Governor Pataki once again proposes to take funding away from schools – money that was promised in last year’s budget – by cutting services our schools are expecting reimbursement for, including special education, BOCES teacher programs and building aid. At the same time he’s slashing aid for public schools, the governor is providing capital aid for charter schools.

For the limited funds he does set aside in his budget, the governor fails to give any indication as to how he would distribute it – essentially saying “trust me.” Not only won’t the governor tell us which schools would get this money, again this year he gambles on our children’s education with funding based on risky video lottery terminals. On top of this, he has once again failed to provide a plan to comply with a court ruling requiring the state to meet its constitutional and moral obligation to provide a sound, basic education to all our children. It must be a priority.

The governor must not continue to ignore the proven ability of smaller class sizes, universal pre-K and full-day kindergarten to help our students achieve their full potential. Also, inexplicably, the governor fails to fully fund the state Comptroller auditors to effectively monitor school districts and better account for taxpayers’ money. Instead, his proposal is far less than what schools need to achieve higher academic standards.

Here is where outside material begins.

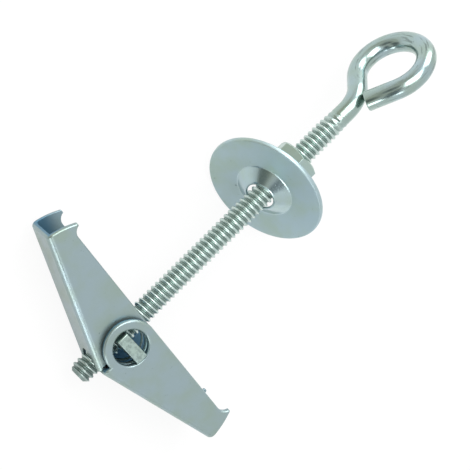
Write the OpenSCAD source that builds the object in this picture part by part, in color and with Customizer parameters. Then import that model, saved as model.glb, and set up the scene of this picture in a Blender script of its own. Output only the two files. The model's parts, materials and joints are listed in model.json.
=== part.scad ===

No more obstacles to an affordable college education

Again this year, the governor proposes to cut tuition assistance (TAP) for some of our most vulnerable students. He proposes a $500 SUNY tuition hike – and compounds that with automatic tuition hikes each and every year thereafter. That means tuition for a student to attend SUNY would likely increase more than $1,000 over the next four years. The state should be providing community colleges with at least $50 million more in aid, but the governor only proposed $18.7 million – a shortfall of more than $31 million. Since the governor has been in office, he has proposed cutting state aid to higher education by more than $3 billion.

He would rather give tax cuts to the wealthiest New Yorkers than help keep a college degree affordable for students and working families. When it comes to preparing our children for the jobs of the 21st century, the governor gets an “F” and the comment on his report card should read “fails to show effort.”

We must do better than the governor’s proposal

The Assembly is committed to investing in our children’s future, even though the governor likes to take credit for the large school aid increases achieved during his tenure. It is the Legislature that has pushed for – and accomplished – these increases. Over the last 11 years, we have repeatedly rejected the governor’s shortsighted budget proposals, resulting in schools receiving $4.85 billion more than they would have received under his proposed budgets.

The governor can boast about his years in office and tout his latest budget proposal, but Central New Yorkers are left to face the reality – a legacy of wrong choices and lost opportunities. His latest – and last – budget submission continues that failed legacy. I have always stood up to the governor’s wrong choices and drastic budget cuts – this year will be no exception. The governor must work with the Legislature to invest in our schools, strengthen early education and help provide children with the tools they need to succeed.